Thursday, January 17, 2013

A simple truth

I've been thinking.

(Which leads me to say, "A dangerous prospect."  I know.)

Last night I was in something of a depression.  I had again the realization that I am not the best at anything, I am not the top in any of my fields.  In the past the way I have dealt with this is to remind myself that no one has my particular mix of talents, but this wasn't helping last night because I went on to thinking that there are a lot of people out there who are better than me at a lot of things and if I can't be great at something what does it matter if I am mediocre at a lot of things??

Like I said, I was in something of a depression.

But I stumbled across a truth that I have neglected to remember for quite some time: it doesn't matter.  Recognition of people, no matter how good it feels, is not important.

What is important is how God sees me.  His opinion is the only one that matters.  And if I can remember that it makes my life so much more simple.

Sure, I want that recognition from people, I want people to tell me I'm doing a good job at (insert word here).  But I am reminded that it isn't important.

I'm not the best at (insert word here) - but so what?  Does God care?  No.  God wants me to Love.  He wants me to love Him and to love other people.

And here's the kicker: the Creator of the universe Loves ME.

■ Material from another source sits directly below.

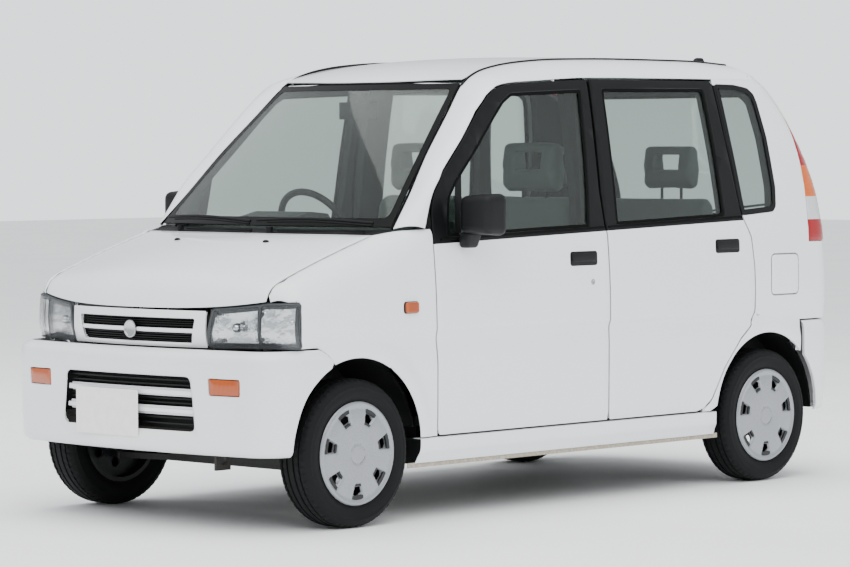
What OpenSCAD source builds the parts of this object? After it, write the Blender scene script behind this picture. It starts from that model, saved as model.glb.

And that's what needs to color my world.

Tuesday, January 15, 2013

Blogs, bears and diapers

The other day some friends and I were talking about blogs.  Some blog owners seem to be perfect: every post is about some wonderful activity they did with their child, the perfect dinner they cooked for their family, or the beautiful sunset that made their day.  Other bloggers talk about the good stuff and the bad stuff, which can be more encouraging to those of us who have a mix of good stuff and bad stuff going on in our lives (read: everybody).  Sometimes it is nice to read ideas and recipes and wonderfulness.  Other times it can be nice to know that we aren't alone in our "What do I do with this child now?" or "He's running naked through the house because he doesn't want a clean diaper," and "Oh look, he's playing in the toilet again," times.

Yesterday I had a mix of good and bad.  I could not figure out how to wear my boy out for his nap - everything I could think of was messy and I had just gotten him in clean clothes and I just wanted to sit him down and let him watch Sesame Street.  Then he had a poopy diaper and I had a good moment (yeah, those two things would not normally go together).  See, lately J has been back and forth on diaper changes - sometimes he'll lie there just fine and sometimes (more often lately) he freaks out and squirms and generally attempts escape (remember the earlier comment about running naked through the house? Yeah, that).  Well, he especially dislikes getting a poopy diaper changed.  So yesterday, right before changing him, we "changed" his bear's diaper (read: we wiped his bear down and put a diaper on him).  IT WORKED SO WELL.  I cannot express how exciting it was to then change J's diaper while he lay there calmly and wiped Pooh Bear down again.  So I tried it this morning when he was throwing his usually morning diaper fit and IT WORKED AGAIN.

I might not be the mom who can always find a cool, learning activity for my child, but darn it, I can change my child's diaper!

And sometimes, that's all the success I need for one day.

Thursday, January 3, 2013

Home again, home again

 Yes, we wore coordinating red and black the Sunday before Christmas :)

Mommy and J dancing Christmas Eve morning (which is when we celebrated just the 3 of us).


My Little Geek is an ABC book - for both of my boys to enjoy!

 Little thief likes to steal Mommy's water.

We celebrated Christmas multiple times with multiple family members. Saw The Hubby's dad and his wife Sat, spent Christmas Eve with my wonderful mother-in-law and sister-in-law. Christmas Eve we went to the service at church which was very low key and wonderful. The Hubby and I sang, my sister read a Christmas story she had written a while back and my brother gave a sermonette (are you sensing a pattern here?). We sang lots and lots of carols and it was peaceful and happy and I loved it. Then Christmas Day we headed over to my folks' and spent the day there (and got to see MIL and SIL again when they gave for dinner!).

Then last weekend we headed up to see The Hubby's grandparents, and back here in time for New Year's Eve. Family is fantastic. Holidays are heavenly. I cherish the celebration of Christ's birth. And now I'm very happy to be home and settled back in.

Oh yeah, and we'll be moving at the end of the month. Guess there's not a whole lot of relaxing that's going to happen after all!